You are certainly right, “judicial review” as a legal concept or a verbatim phrase appears nowhere in the written Constitution. Now, I presume you are familiar with the general concept in Marbury v. Madison. How, pray tell, is a judge supposed to rule, in the absence of “judicial review” and in accordance with the Constitution? Either the idea of the Constitution as supreme law of the land gets thrown out, along with every safeguard of your rights as opposed to the benighted opinions of any X number of your fellow citizens who by hook or crook get elected as a majority on your city/town/village/county legislative body (and note that the judges - Federal and most state - violate their own oaths of office in doing so), or the courts toss the law they find to be in conflict with the constitution back to the legislature for revision, which differs only in minor detail from judicial review as currently practiced.

What’s your solution?

I don’t understand the question. My solution to what?

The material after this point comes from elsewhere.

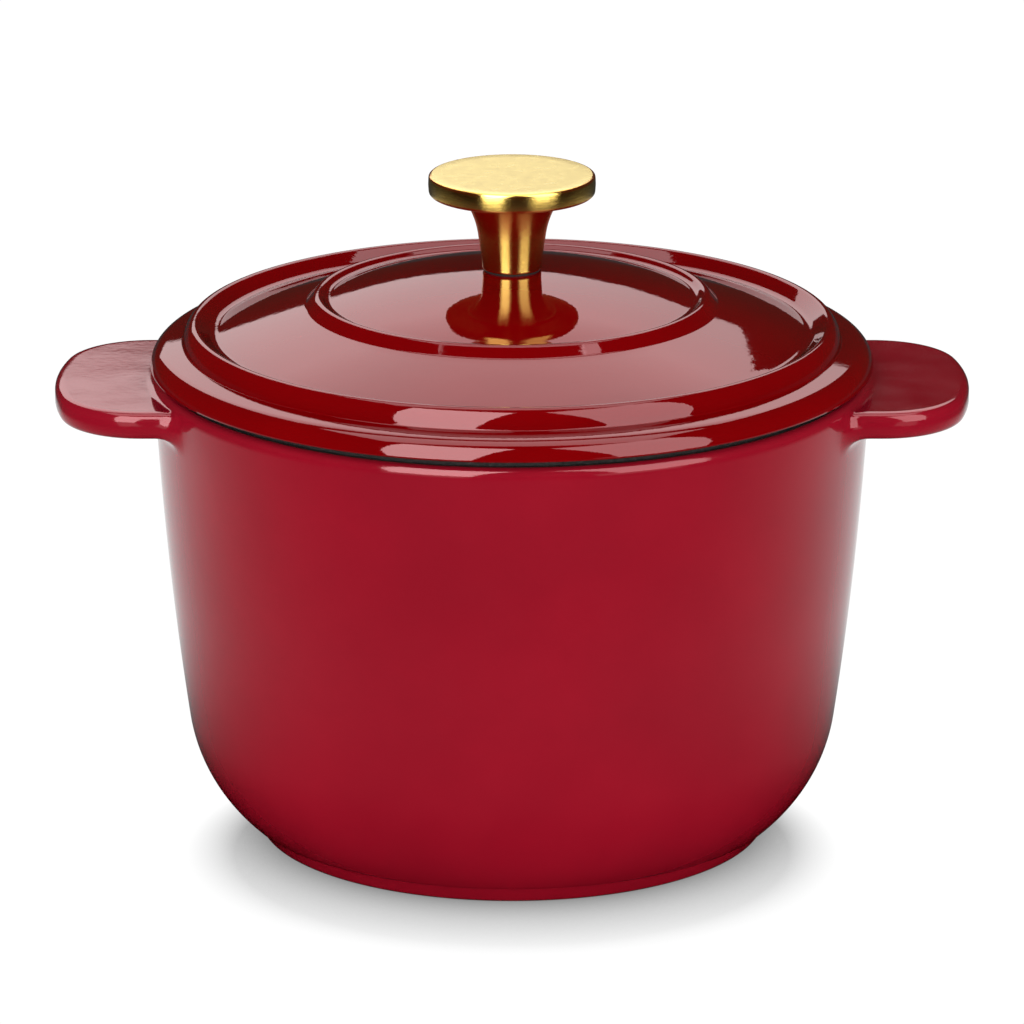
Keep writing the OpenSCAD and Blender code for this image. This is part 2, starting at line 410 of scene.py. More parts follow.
def handle_outline():
    """A handle's plan from the wall, round its end and back, as points and outward normals."""
    wall_x = math.sqrt(POT_R**2 - (HANDLE_W / 2) ** 2)
    corner = (HANDLE_CORE_X + HANDLE_CORE_RUN, HANDLE_CORE_Y)
    swing = math.degrees(math.atan2(HANDLE_CORE_Y, HANDLE_CORE_RUN))
    path = line((wall_x, -HANDLE_W / 2), (corner[0], -HANDLE_W / 2), 20)
    path += arc((corner[0], -corner[1]), HANDLE_CORNER_R, -90, -swing, 60)[1:]
    path += arc((HANDLE_CORE_X, 0), HANDLE_END_R, -swing, swing, 80)[1:]
    path += arc(corner, HANDLE_CORNER_R, swing, 90, 60)[1:]
    path += line((corner[0], HANDLE_W / 2), (wall_x, HANDLE_W / 2), 20)[1:]
    points = np.array(path)
    ahead = np.gradient(points, axis=0)
    ahead /= np.linalg.norm(ahead, axis=1)[:, None]
    return points, np.column_stack([ahead[:, 1], -ahead[:, 0]])


def outline_stations(length):
    """Distances along the outline of its columns, close together near the wall."""
    steps = 0.5 * 1.085 ** np.arange(ARM_CELLS)
    arm = np.concatenate([[0], np.cumsum(steps)])
    middle = np.linspace(arm[-1], length - arm[-1], END_CELLS + 1)
    return np.concatenate([arm[:-1], middle, (length - arm[:-1])[::-1]])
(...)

You had posed the question of whether I saw any “broad judicial review in the Constitution.” The obvious answer to that question is a simple “No.” Since I have more respect for you than to assume you’re trying to score points off me, I inferred that you were implying an additional question, “Why, then, is judicial review practiced?” I proceeded to suggest an answer to that by reductio ad absurdam of the alternative. Then I asked your view on what alternatives you saw to judicial review as practiced, assuming you had a reason for raising the subject. Sorry if that got convoluted.

I don’t know, Poly. You know that I’m a bit wary of that. I guess there’s a lot of reasons a guy might scratch his head. He might be confused, or it might just be that his head itches.

In other words, if you ask me, when a car is totalled, it’s probably best just to junk it and buy a new one.

Sorry I was so dense. I have nothing but respect for you.